When and Why Does Unsupervised RL Succeed in Mathematical Reasoning? A Manifold Envelopment Perspective
This work addresses the scalability bottleneck in RL for mathematical reasoning by exploring unsupervised alternatives, though it is incremental as it builds on existing intrinsic reward methods to analyze and diagnose their limitations.
The paper tackled the problem of unsupervised reinforcement learning (RL) for mathematical reasoning in Large Language Models (LLMs), which suffers from instability and opaque dynamics, and found that enforcing concise and certain generation via intrinsic rewards can boost performance, but it breaks down depending on the model's foundational logical prior, with successful cases geometrically diagnosed as enveloped by manifolds.
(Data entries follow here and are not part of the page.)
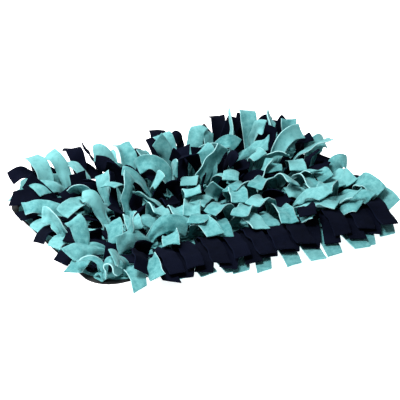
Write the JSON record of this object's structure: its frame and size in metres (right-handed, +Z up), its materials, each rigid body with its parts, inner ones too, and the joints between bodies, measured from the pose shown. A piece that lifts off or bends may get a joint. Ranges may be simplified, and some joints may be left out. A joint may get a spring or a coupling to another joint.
{
  "type": "snuffle mat",
  "caption": "Flat rectangular mat with rounded corners, covered with rows of knotted fleece strips whose loose tails stand and flop over its edges.",
  "frame": {"origin": "middle of the base's underside, which lies on the floor", "axes": "+X along the long side, +Y across the mat to its back, +Z up"},
  "size_m": [0.4946, 0.4067, 0.0797],
  "materials": {
    "base": "matt black",
    "aqua_fleece": "soft napped aqua fleece",
    "navy_fleece": "soft napped dark navy fleece"
  },
  "bodies": {
    "root": {"base": "base", "facing": "aqua_fleece", "row_01_aqua": "aqua_fleece", "row_02_navy": "navy_fleece", "row_03_aqua": "aqua_fleece", "row_04_navy": "navy_fleece", "row_05_aqua": "aqua_fleece", "row_06_navy": "navy_fleece", "row_07_aqua": "aqua_fleece", "row_08_navy": "navy_fleece", "row_09_aqua": "aqua_fleece", "row_10_navy": "navy_fleece"}
  },
  "joints": []
}
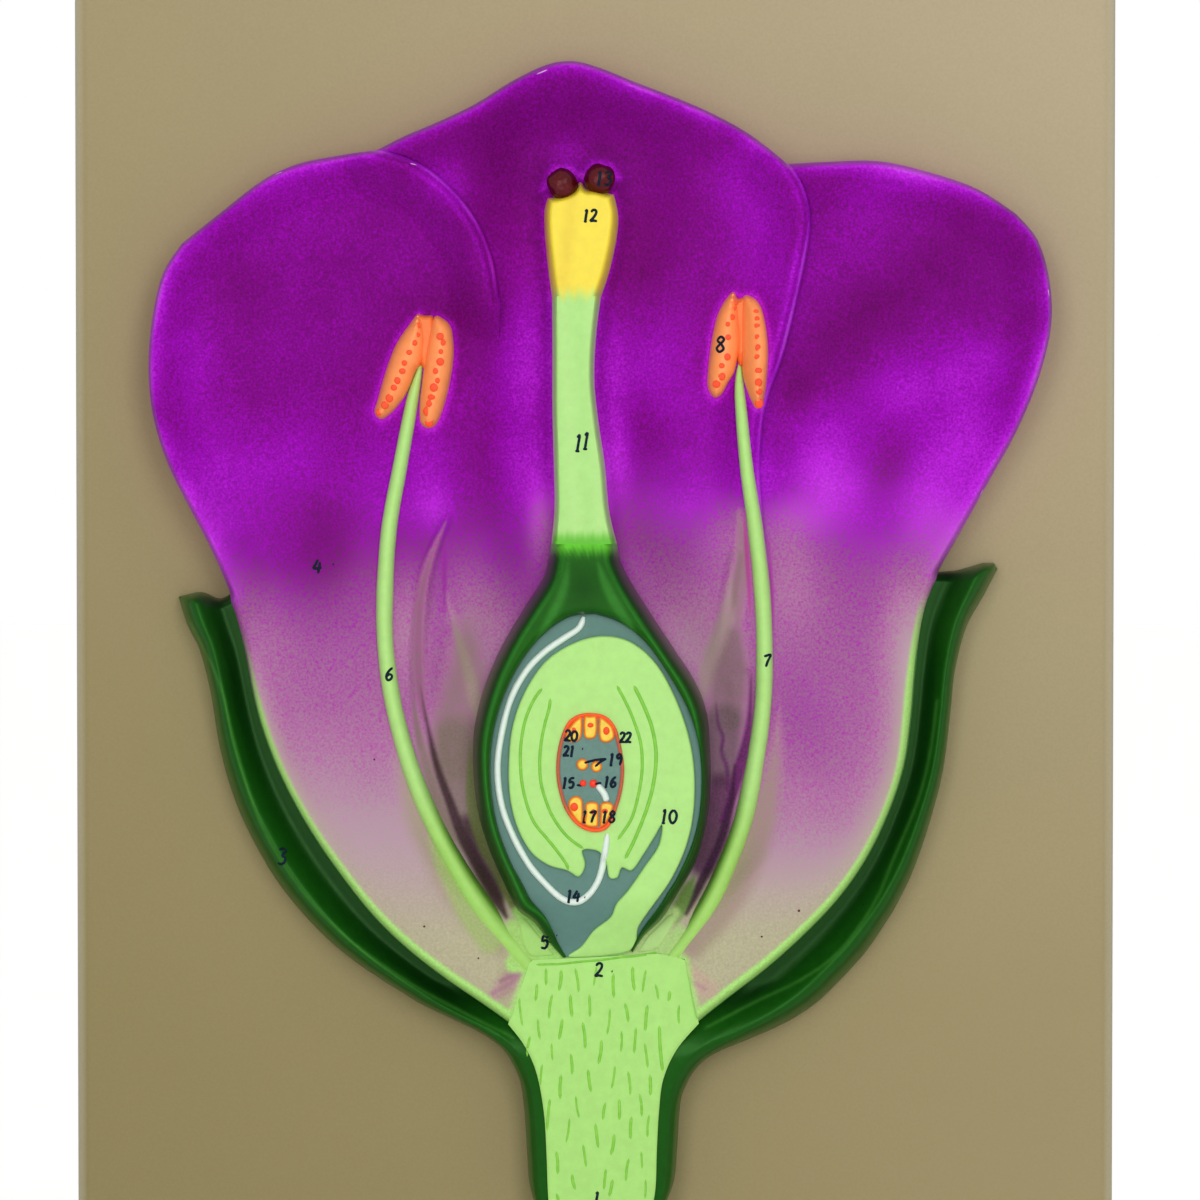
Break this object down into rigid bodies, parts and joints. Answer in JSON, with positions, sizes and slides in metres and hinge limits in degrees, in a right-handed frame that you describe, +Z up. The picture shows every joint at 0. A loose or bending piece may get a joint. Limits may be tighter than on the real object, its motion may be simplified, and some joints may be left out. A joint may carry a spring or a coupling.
{
  "type": "botanical flower model",
  "caption": "Wall relief model of a flower cut open along its length: sepals, petals, stamens, and a pistil with its ovary, ovule and embryo sac in section, on a board with hangers.",
  "frame": {"origin": "middle of the board's bottom edge, half way through its thickness", "axes": "+X to the right seen from the front, +Z up the board, +Y from the flower into the wall, so the relief faces -Y"},
  "size_m": [0.3, 0.0474, 0.4],
  "materials": {
    "board_paint": "matte",
    "petal_purple": "satin",
    "sepal_green": "satin",
    "cut_green": "satin",
    "ovary_green": "gloss",
    "chamber_grey": "matte",
    "anther_orange": "satin",
    "cell_yellow": "satin",
    "nucleus_red": "satin",
    "tube_white": "satin",
    "stigma_yellow": "satin",
    "pollen_red": "gloss",
    "number_ink": "matte",
    "screw_steel": "satin",
    "hanger_steel": "satin"
  },
  "bodies": {
    "board": {"backing_board": "board_paint", "stem_core": "cut_green", "left_sepal": "sepal_green", "right_sepal": "sepal_green", "left_petal": "petal_purple", "middle_petal": "petal_purple", "right_petal": "petal_purple", "left_filament": "cut_green", "left_anther": "anther_orange", "right_filament": "cut_green", "right_anther": "anther_orange", "left_nectary": "cut_green", "right_nectary": "cut_green", "ovary_wall": "ovary_green", "ovary_chamber": "chamber_grey", "ovule": "cut_green", "embryo_sac": "chamber_grey", "antipodal_cells": "cell_yellow", "egg_apparatus": "cell_yellow", "polar_nuclei": "cell_yellow", "male_gametes": "nucleus_red", "pollen_tube": "tube_white", "style": "cut_green", "stigma": "stigma_yellow", "pollen_grains": "pollen_red", "relief_screws": "screw_steel", "left_hanger_strap": "hanger_steel", "right_hanger_strap": "hanger_steel", "hanger_screws": "screw_steel"},
    "left_ring": {"left_hanging_ring": "hanger_steel"},
    "right_ring": {"right_hanging_ring": "hanger_steel"}
  },
  "joints": [
    {"name": "left_ring_swing", "type": "hinge", "parent": "board", "child": "left_ring", "pos_m": [-0.116, 0.0087, 0.33], "axis": [1, 0, 0], "range_deg": [0, 180]},
    {"name": "right_ring_swing", "type": "hinge", "parent": "board", "child": "right_ring", "pos_m": [0.116, 0.0087, 0.33], "axis": [1, 0, 0], "range_deg": [0, 180]}
  ]
}
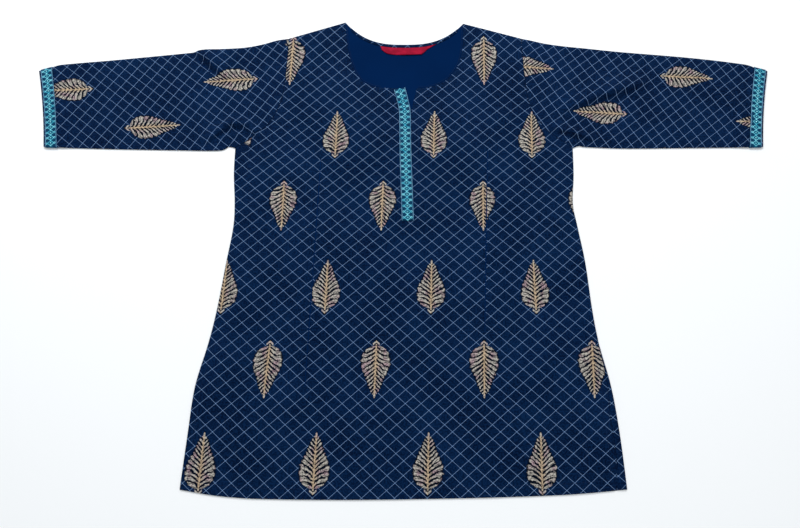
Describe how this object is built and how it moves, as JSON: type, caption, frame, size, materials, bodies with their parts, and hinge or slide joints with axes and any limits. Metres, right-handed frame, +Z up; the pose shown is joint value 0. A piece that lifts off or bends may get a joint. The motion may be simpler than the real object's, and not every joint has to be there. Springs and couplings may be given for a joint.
{
  "type": "kurta tunic",
  "caption": "Short printed kurta tunic laid flat, front up, with three-quarter sleeves, slit neck, woven trims at placket and cuffs, shaped side seams and side vents.",
  "frame": {"origin": "middle of the flat underside, on the surface that the garment lies on", "axes": "+X across the garment to the wearer's left, which is on the right as seen from above with the neck away; +Y from hem to neck; +Z up, out of the front of the garment"},
  "size_m": [1.1966, 0.7541, 0.0051],
  "materials": {
    "print_cotton": "matt navy cotton with a fine pale lattice and gold-beige leaf motifs, plain navy on its wrong side",
    "woven_trim": "woven ribbon, light cyan figures on dark teal, with a slight sheen",
    "label_satin": "plain red satin",
    "thread": "matt navy sewing thread"
  },
  "bodies": {
    "root": {"back_panel": "print_cotton", "front_panel": "print_cotton", "sleeve_right": "print_cotton", "sleeve_left": "print_cotton", "cuff_trim_right": "woven_trim", "cuff_trim_left": "woven_trim", "placket_trim": "woven_trim", "back_vent_hem_left": "print_cotton", "back_neck_binding": "print_cotton", "neck_label": "label_satin"}
  },
  "joints": []
}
Although outcome-based reinforcement learning (RL) significantly advances the mathematical reasoning capabilities of Large Language Models (LLMs), its reliance on computationally expensive ground-truth annotations imposes a severe scalability bottleneck. Unsupervised RL guided by intrinsic rewards offers a scalable alternative, yet it suffers from opaque training dynamics and catastrophic instability, such as policy collapse and reward hacking. In this paper, we first design and evaluate a suite of intrinsic rewards that explicitly enforce concise and certain generation. Second, to discover the boundaries of this approach, we test base models across a spectrum of intrinsic reasoning capabilities, revealing how a model's foundational logical prior dictates its success or failure. Finally, to demystify why certain configurations stabilize while others collapse, we introduce a novel geometric diagnostic lens, showing that successful cases are enveloped by manifolds. Ultimately, our work goes beyond merely demonstrating that enforcing concise and certain responses successfully boosts mathematical reasoning; we reveal when this unsupervised approach breaks down and geometrically diagnose why.